Pickled Sides... PICKLED CARROTS & DAIKON (How To Recipes by Boardgains)

Pickled Sides... PICKLED CARROTS & DAIKON (How To Recipes by Boardgains)

Pickled carrots & daikon are one of my favorite sides when eating Vietnamese food like Banh Mi or chicken & pork rice dishes at pho restaurants. The sweetness of the carrots/daikon and the crunch is a nice addition to anything. So I decided to make my own pickled carrots and daikon so I can make my own Banh Mi style sandwiches at home. And these are great to make because they can stay in the fridge for 1-3 weeks.
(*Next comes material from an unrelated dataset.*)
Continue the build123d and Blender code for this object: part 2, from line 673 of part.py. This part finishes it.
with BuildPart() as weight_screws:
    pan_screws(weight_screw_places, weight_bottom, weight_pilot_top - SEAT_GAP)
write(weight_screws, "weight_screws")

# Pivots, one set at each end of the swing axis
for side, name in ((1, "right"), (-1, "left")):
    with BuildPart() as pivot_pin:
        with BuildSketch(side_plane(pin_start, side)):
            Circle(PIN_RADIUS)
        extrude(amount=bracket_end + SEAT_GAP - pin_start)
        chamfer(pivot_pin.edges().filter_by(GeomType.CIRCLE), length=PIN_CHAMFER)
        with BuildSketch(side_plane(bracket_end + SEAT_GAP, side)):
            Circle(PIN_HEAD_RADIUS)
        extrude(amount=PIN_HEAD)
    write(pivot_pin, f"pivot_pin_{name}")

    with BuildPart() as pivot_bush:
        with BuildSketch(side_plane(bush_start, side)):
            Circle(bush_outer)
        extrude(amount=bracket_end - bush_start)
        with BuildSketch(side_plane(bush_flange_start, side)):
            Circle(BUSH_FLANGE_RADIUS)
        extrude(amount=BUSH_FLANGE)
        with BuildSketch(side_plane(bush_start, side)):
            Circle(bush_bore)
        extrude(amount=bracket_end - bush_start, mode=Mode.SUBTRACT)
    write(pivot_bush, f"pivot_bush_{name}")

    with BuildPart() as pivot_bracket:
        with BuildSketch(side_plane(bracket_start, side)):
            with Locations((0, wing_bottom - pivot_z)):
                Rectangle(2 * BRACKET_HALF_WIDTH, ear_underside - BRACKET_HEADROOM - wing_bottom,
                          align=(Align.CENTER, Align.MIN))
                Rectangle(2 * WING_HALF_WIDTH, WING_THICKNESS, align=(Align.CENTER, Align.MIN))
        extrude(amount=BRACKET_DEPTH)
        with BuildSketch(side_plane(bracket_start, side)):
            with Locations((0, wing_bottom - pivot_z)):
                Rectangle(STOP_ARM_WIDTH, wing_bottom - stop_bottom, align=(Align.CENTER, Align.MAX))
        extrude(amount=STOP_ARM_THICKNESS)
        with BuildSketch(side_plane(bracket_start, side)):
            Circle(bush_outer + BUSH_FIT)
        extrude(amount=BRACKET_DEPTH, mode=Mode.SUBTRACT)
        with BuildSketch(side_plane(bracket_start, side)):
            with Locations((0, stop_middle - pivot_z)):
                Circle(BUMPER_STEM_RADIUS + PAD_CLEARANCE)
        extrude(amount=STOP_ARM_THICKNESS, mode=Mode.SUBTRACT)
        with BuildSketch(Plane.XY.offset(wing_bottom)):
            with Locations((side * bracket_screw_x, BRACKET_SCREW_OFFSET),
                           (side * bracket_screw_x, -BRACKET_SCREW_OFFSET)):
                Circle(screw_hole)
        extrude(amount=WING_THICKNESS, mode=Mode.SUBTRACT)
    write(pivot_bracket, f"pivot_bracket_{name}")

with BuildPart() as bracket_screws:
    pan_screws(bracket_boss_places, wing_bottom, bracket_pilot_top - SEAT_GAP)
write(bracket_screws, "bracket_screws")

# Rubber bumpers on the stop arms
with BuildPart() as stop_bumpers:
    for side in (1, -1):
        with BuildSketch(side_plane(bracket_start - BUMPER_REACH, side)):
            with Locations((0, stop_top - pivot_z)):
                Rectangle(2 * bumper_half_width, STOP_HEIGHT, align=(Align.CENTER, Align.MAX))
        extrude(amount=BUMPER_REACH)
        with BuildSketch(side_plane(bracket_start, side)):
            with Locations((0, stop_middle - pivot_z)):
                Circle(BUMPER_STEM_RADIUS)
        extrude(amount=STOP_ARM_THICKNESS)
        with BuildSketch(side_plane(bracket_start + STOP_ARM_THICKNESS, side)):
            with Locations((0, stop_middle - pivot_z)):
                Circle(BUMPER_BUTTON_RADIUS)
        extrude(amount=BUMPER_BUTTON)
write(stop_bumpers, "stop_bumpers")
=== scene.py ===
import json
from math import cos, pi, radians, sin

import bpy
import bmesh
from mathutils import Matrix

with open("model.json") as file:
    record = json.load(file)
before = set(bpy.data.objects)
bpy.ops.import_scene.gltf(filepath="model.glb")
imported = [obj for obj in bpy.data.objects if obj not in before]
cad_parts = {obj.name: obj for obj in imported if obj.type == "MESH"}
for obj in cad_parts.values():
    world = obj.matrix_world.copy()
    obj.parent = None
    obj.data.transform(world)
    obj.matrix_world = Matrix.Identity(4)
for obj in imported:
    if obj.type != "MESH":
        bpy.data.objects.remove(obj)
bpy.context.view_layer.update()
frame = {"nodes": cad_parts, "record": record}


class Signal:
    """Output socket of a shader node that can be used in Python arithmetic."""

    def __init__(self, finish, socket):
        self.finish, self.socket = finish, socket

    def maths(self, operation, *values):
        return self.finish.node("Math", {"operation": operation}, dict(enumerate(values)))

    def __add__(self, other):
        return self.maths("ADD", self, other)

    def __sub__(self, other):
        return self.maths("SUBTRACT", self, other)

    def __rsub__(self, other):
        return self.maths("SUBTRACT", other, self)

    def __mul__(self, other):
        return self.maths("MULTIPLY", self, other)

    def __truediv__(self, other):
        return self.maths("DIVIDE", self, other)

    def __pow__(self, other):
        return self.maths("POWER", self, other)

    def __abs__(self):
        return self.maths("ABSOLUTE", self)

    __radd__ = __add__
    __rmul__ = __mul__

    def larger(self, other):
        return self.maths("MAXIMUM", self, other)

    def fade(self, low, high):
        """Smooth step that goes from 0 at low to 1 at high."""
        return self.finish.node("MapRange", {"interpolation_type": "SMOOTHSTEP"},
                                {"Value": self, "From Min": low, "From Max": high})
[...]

They are also a great topper for any sandwich you make. Just add the bun, meat, pickled carrots & daikon, some sauce and you’re good to go!

Ingredients: 

2 CUPS WARM WATER

1 CUP VINEGAR

3 TB SUGAR

1 TB SALT

2 CUPS CARROTS 

2 CUPS DAIKON 

 

Yield: 20 serving 

Directions:

  1. Wash carrots and daikon then julienne or cut into thin match-like strips of carrots and daikon. Until you have 2 cups of carrots and 2 cups of daikon. Add to a large bowl.
  2. In a large pitcher or large bowl, mix water, vinegar, sugar and salt until everything is dissolved and combined well.
  3. Place carrots and daikon in a clean, sterile jar. Fill with vinegar mixture until carrots and daikon are completely covered in liquid.
  4. Cover jars and set in the refrigerator to pickle for at least overnight.
  5. Our ideal timing is to let the pickles sit for 1 day before eating. Pickles can last for about 3 weeks in the fridge.